Jens Spahn ist kein schlechter Politiker. Er ist einfach ein verdammt berechnender. Einer, der die Klaviatur der Selbstinszenierung so virtuos beherrscht, dass man fast vergisst, wie dünn die inhaltliche Substanz dahinter oft ist. In den letzten fünf Jahren hat CDU-Mann Spahn weniger Politik gemacht als Politik gespielt – und dabei vor allem sich selbst in Szene gesetzt.
Als Corona-Minister trat er auf wie der Macher: entschlossen, laut, permanent in Talkshows. Doch hinter den Kulissen: Maskenmurks, Testchaos, Impfverzögerungen. Während Pflegekräfte Überstunden kloppten, feilschte sein Ministerium mit windigen Zwischenhändlern – teils zu Mondpreisen. Ergebnis: viel Verwirrung, wenig Vertrauen. Und als ob das nicht schon zynisch genug wäre, gönnte sich Spahn mittendrin eine Berliner Luxusvilla für über vier Millionen Euro. Symbolpolitik der anderen Art: Der Minister predigte Solidarität – und kaufte Quadratmeter.

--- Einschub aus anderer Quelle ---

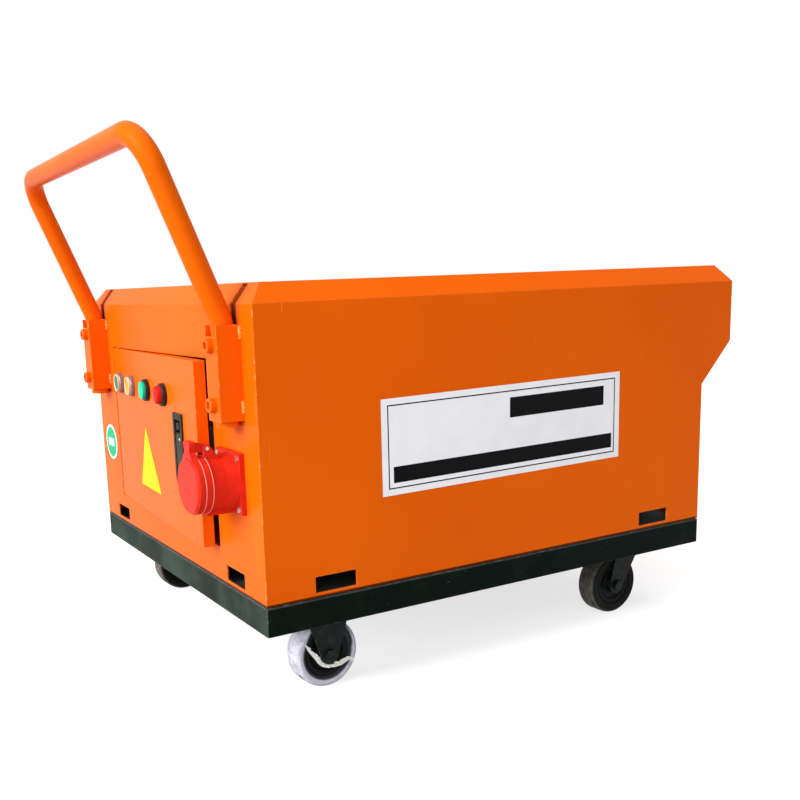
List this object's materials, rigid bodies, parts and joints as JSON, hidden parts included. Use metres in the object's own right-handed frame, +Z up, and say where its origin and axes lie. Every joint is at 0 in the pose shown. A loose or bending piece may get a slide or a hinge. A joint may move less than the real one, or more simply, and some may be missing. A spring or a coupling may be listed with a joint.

Auch sonst macht Spahn gern Geschäfte am Rand der Grauzone. Lobbyverbindungen? Klar. Transparenz? Fehlanzeige. Ob bei Digitalisierung, Masken oder E-Patientenakte – irgendwer aus der Branche profitierte immer, und oft war Spahns Ministerium auffallend gut gelaunt dabei. Von Nähe zur Wirtschaft zu sprechen, wäre höflich. Von einem strukturellen Interessenkonflikt zu reden, ehrlicher.
Inhaltlich dümpelt Spahn mittlerweile im ideologischen Fahrwasser von Merz & Co. herum. Migrationsdebatten? Würzt er mit kulturkämpferischer Rhetorik. Gesellschaftspolitik? Wird als „woke Gefahr“ geframed. Es wirkt wie der Versuch, sich als CDU-Version von Friedrich Merz mit besserem Haarschnitt zu positionieren – für den Tag, an dem sich wieder ein „starker Mann“ ins Kanzleramt träumen darf.
Jens Spahn ist das perfekte Beispiel dafür, wie Politik zur Marke verkommt. Statt Lösungen gibt’s PR, statt Haltung: Haltungsschau. Er spricht viel über Werte – aber handelt oft so, als seien Macht und Medienwirksamkeit die einzigen, die wirklich zählen. Die CDU sollte sich gut überlegen, ob das wirklich die Zukunft ist, die sie sich wünscht. Denn wer so mit Vertrauen umgeht, sollte sich nicht wundern, wenn irgendwann nichts mehr davon übrig ist.